THERE'S A LIGHT THAT NEVER GOES OUT vence!

Cly Reis: Duas grandes equipes chegam à final. Girl Afraid menos badalada quando se fala em paradas de sucesso ou predileção dos fãs, e There's A Light That Never Goes Out gozando do status de megahit e semi-hino smithiano. Nessa avaliação, vemos TIALTNGO com um leve favoritismo, mas o rock'n roll é uma caixinha de surpresas e, como já diria aquele folclórico cartola, o jogo só acaba quando termina. 
Pois bem, e não é que Girl Afraid já sai surpreendendo com um gol na primeira jogada? Aquele riffzinho inicial de Johnny Marr garante 1x0 no placar antes do primeiro minuto de jogo.
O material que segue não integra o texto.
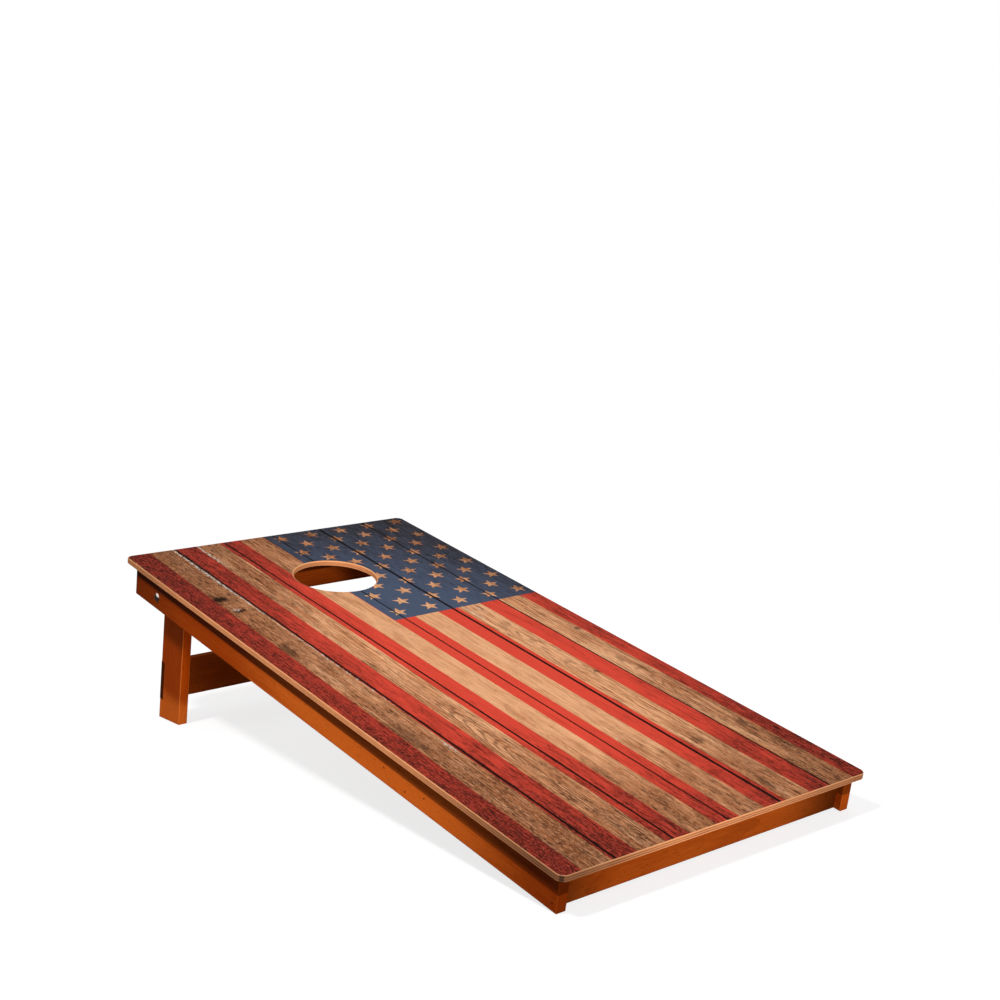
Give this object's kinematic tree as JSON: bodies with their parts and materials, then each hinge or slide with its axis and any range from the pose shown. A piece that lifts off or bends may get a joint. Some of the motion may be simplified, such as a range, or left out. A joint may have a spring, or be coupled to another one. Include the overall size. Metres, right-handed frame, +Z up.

Mas There's A Light não deixa por menos e também em sua primeira incursão ao ataque, aquela introdução que precede o primeiro verso de Morrissey, e que sempre me faz amolecer as pernas, garante o empate. 1x1 em menos de três minutos. Que jogo, senhoras e senhores!!!
O jogo continua com as equipes trocando ataques nas suas caraterísticas, Girl Afraid um pouco mais impetuosa, TIALTNGO mais cadenciada, mas ambas levando perigo ao gol adversário. Até que o refrão de There's A Light That Never Goes Out desequilibra: "And if a double-decker bus/ Crashes into us/ To die by your side/ Is such a heavenly way to die". Aquele desprendimento da vida em noe de ficar ao lado da pessoa amada é um golaço indefensável. Girl Afraid sente o gol, fica meio perdida em campo e na seuqência, na segunda parte do refrão, "And if a ten-ton truck/ Kills the both of us/ To die by your side/ Well, the pleasure - the privilege is mine", leva outro. É a pá de cal. There's A Light dá números finais ao jogo. 3x1. Soa o apito final e THERE'S A LIGHT THAT NEVER GOES OUT vence!



THERE'S A LIGHT THAT NEVER GOES OUT
CAMPEÃ DA 
COPA DO MUNDO 
THE SMITHS



Obrigado aos convidados Patrícia Ferreira, Fernanda Calegaro, Eduardo Almeida, José Júnior, Cláudia B. Melo e João Carneiro que participaram dessa nossa brincadeira. Vocês foram demais!